Requirements:
Which lines hold the word "scene"? Copy each one.
____
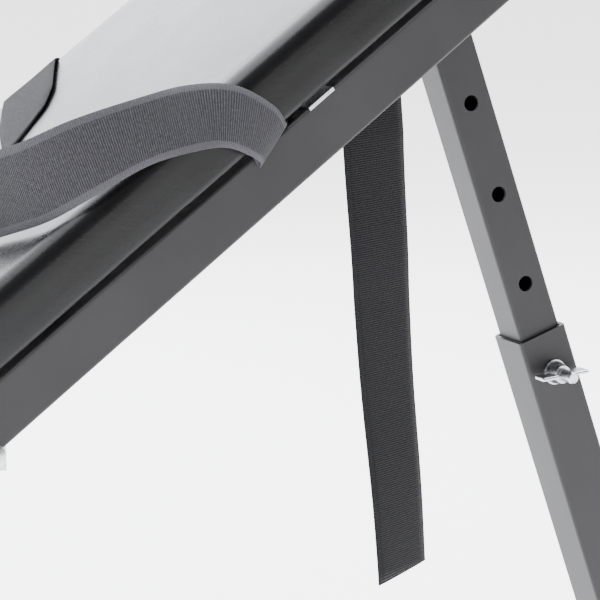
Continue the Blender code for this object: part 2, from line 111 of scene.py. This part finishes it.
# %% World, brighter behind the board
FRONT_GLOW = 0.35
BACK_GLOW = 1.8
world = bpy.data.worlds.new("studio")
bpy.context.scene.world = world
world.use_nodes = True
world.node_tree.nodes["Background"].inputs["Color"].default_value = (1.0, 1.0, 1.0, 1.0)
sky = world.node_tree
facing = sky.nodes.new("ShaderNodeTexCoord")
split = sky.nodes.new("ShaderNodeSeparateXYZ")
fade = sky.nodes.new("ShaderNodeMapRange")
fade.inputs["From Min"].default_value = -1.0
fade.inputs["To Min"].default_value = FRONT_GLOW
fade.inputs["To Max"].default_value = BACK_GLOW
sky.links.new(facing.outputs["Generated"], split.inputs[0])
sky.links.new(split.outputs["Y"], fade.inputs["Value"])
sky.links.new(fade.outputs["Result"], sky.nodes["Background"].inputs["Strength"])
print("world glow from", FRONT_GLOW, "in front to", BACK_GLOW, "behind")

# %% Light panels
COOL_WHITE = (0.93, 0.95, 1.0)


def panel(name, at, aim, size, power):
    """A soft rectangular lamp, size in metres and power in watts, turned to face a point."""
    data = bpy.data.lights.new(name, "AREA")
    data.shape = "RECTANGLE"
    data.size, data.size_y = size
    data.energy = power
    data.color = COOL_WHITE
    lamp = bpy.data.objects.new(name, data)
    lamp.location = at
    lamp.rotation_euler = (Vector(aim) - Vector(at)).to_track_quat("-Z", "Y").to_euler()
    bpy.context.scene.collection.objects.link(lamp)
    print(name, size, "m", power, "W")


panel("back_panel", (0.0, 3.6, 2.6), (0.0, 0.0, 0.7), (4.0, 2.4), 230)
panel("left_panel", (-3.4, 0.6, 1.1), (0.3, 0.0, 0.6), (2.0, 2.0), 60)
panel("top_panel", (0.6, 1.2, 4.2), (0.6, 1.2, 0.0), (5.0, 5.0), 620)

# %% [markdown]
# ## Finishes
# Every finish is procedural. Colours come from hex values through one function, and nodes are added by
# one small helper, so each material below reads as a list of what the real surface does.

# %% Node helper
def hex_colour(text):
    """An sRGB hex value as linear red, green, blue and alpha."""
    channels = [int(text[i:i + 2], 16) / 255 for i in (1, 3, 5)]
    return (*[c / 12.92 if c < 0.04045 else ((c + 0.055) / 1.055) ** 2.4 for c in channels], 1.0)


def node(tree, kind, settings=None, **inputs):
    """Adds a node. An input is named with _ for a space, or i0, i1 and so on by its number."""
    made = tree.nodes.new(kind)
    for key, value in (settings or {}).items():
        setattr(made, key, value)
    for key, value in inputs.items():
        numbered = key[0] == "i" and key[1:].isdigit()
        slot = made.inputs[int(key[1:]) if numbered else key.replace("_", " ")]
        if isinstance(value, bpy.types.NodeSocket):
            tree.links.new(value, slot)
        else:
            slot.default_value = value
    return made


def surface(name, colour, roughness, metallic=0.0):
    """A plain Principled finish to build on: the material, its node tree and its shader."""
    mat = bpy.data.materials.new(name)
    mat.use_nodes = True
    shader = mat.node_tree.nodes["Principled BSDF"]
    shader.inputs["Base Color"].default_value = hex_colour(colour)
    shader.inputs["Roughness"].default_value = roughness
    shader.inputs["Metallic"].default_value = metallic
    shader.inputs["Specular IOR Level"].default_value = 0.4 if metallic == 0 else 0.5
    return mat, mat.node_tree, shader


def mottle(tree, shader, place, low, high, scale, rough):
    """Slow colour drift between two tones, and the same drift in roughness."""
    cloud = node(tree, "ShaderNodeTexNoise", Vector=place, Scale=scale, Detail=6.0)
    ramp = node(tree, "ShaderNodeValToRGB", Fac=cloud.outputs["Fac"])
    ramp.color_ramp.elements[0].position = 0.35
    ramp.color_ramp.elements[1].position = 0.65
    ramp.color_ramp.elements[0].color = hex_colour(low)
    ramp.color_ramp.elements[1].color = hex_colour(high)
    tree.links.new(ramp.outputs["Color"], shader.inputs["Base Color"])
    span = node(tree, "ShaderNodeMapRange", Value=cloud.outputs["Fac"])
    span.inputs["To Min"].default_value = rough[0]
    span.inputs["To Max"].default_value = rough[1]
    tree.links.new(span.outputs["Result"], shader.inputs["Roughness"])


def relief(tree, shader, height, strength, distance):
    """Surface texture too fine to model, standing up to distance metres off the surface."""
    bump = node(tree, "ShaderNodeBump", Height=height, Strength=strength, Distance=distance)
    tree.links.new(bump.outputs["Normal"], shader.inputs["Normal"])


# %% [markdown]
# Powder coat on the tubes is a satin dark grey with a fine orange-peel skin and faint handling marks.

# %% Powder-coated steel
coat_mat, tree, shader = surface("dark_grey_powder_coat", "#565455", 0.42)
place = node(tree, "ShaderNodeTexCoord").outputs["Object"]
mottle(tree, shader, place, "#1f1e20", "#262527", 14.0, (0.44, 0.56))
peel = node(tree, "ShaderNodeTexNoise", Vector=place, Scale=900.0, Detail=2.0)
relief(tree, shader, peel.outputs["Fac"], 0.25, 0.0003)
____
Answer to the exercise:
Continue the Blender code for this object: part 2, from line 111 of scene.py. This part finishes it.
bpy.context.scene.world = world
    bpy.context.scene.collection.objects.link(lamp)